There are several processing stages:
- Preparing temporary (new) files with modified data.
- Renaming old files.
- Renaming the temporary (new) files to the old names.
- Deleting the old files.
Only the first stage takes time. If there is a failure at this stage, the data is not changed. If there is a failure during one of the successive stages, data can be restored manually. The exception is if the old files were deleted from the file system but the data for the new files did not get written to the disk and was lost.
The ALTER
query for changing columns is replicated. The instructions are saved in ZooKeeper, then each replica applies them. All ALTER
queries are run in the same order. The query waits for the appropriate actions to be completed on the other replicas. However, a query to change columns in a replicated table can be interrupted, and all actions will be performed asynchronously.
Limitations
The ALTER
query lets you create and delete separate elements (columns) in nested data structures, but not whole nested data structures. To add a nested data structure, you can add columns with a name like name.nested_name
and the type Array(T)
. A nested data structure is equivalent to multiple array columns with a name that has the same prefix before the dot.

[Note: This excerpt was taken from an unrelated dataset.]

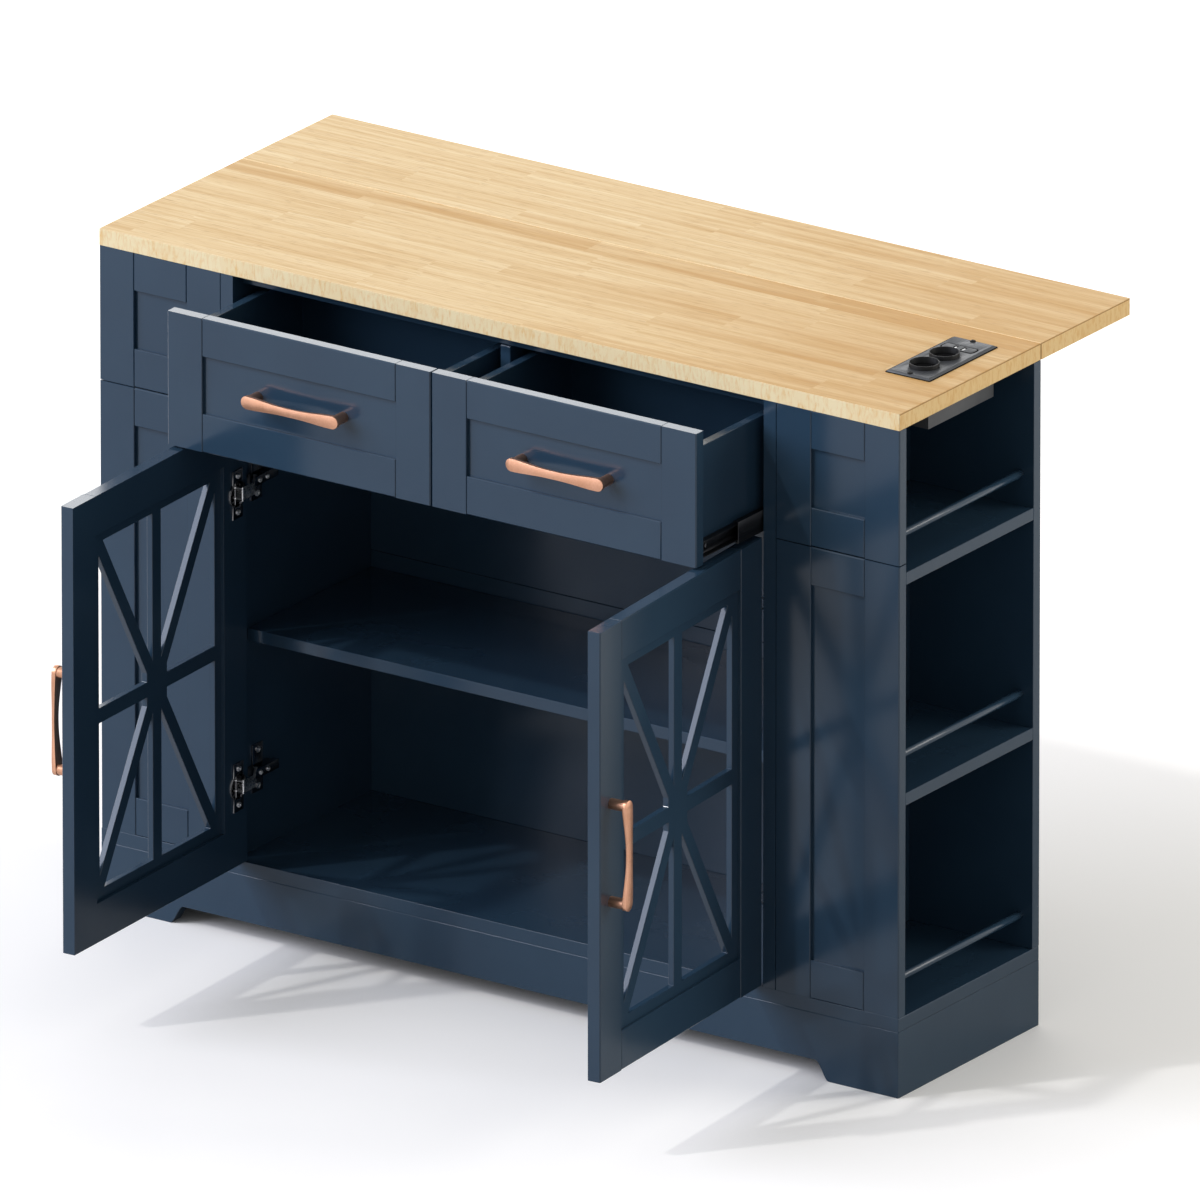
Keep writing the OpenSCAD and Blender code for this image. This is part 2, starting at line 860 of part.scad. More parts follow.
// Puts the left drawer, drawn closed, at its distance out
module slid(out) {
    translate([0, -out, 0]) children();
}

module drawer_front() {
    color(NAVY) translate([gap - bay_x, front_y, drawer_z])
        panel_frame(drawer_front_w, drawer_front_h, drawer_front_t, rail_w, recess, field_t);
}

module drawer_field() {
    color(NAVY) translate([gap - bay_x, front_y, drawer_z])
        panel_field(drawer_front_w, drawer_front_h, rail_w, recess, field_t);
}

// Sides and back of the drawer box, grooved for the base
module drawer_box() {
    y0 = front_y + drawer_front_t;
    x0 = -slot_mid - box_w / 2;
    x1 = -slot_mid + box_w / 2;
    z = [box_z, box_z + box_h];
    color(NAVY) difference() {
        union() {
            board([x0, x0 + box_t], [y0, y0 + box_l], z);
            board([x1 - box_t, x1], [y0, y0 + box_l], z);
            board([x0, x1], [y0 + box_l - box_t, y0 + box_l], z);
        }
        drawer_base_blank(0.2);
    }
}

module drawer_base_blank(slack = 0) {
    y0 = front_y + drawer_front_t;
    half = box_w / 2 - box_t / 2 + slack;
    board([-slot_mid - half, half - slot_mid], [y0, y0 + box_l - box_t / 2 + slack],
          [box_z + 10, box_z + 10 + base_t]);
}

module drawer_base() {
    color(NAVY) drawer_base_blank();
}

module drawer_handle() {
    translate([gap - bay_x + drawer_front_w / 2, front_y + recess, drawer_z + drawer_front_h / 2])
        bow_handle();
}

module left_drawer_front() {
    slid(left_drawer_out) drawer_front();
}

module left_drawer_field() {
    slid(left_drawer_out) drawer_field();
}

module left_drawer_box() {
    slid(left_drawer_out) drawer_box();
}

module left_drawer_base() {
    slid(left_drawer_out) drawer_base();
}

module left_drawer_handle() {
    slid(left_drawer_out) drawer_handle();
}

module left_drawer_runners() {
    runners(left_drawer_out);
}

module left_slide_middles() {
    slide_middles(left_drawer_out);
}

module right_drawer_front() {
    right() slid(right_drawer_out) drawer_front();
}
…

There is no support for deleting columns in the primary key or the sampling key (columns that are used in the ENGINE
expression). Changing the type for columns that are included in the primary key is only possible if this change does not cause the data to be modified (for example, you are allowed to add values to an Enum or to change a type from DateTime
to UInt32
).
If the ALTER
query is not sufficient to make the table changes you need, you can create a new table, copy the data to it using the INSERT SELECT query, then switch the tables using the RENAME query and delete the old table. You can use the clickhouse-copier as an alternative to the INSERT SELECT
query.
The ALTER
query blocks all reads and writes for the table. In other words, if a long SELECT
is running at the time of the ALTER
query, the ALTER
query will wait for it to complete. At the same time, all new queries to the same table will wait while this ALTER
is running.
For tables that don’t store data themselves (such as Merge
and Distributed
), ALTER
just changes the table structure, and does not change the structure of subordinate tables. For example, when running ALTER for a Distributed
table, you will also need to run ALTER
for the tables on all remote servers.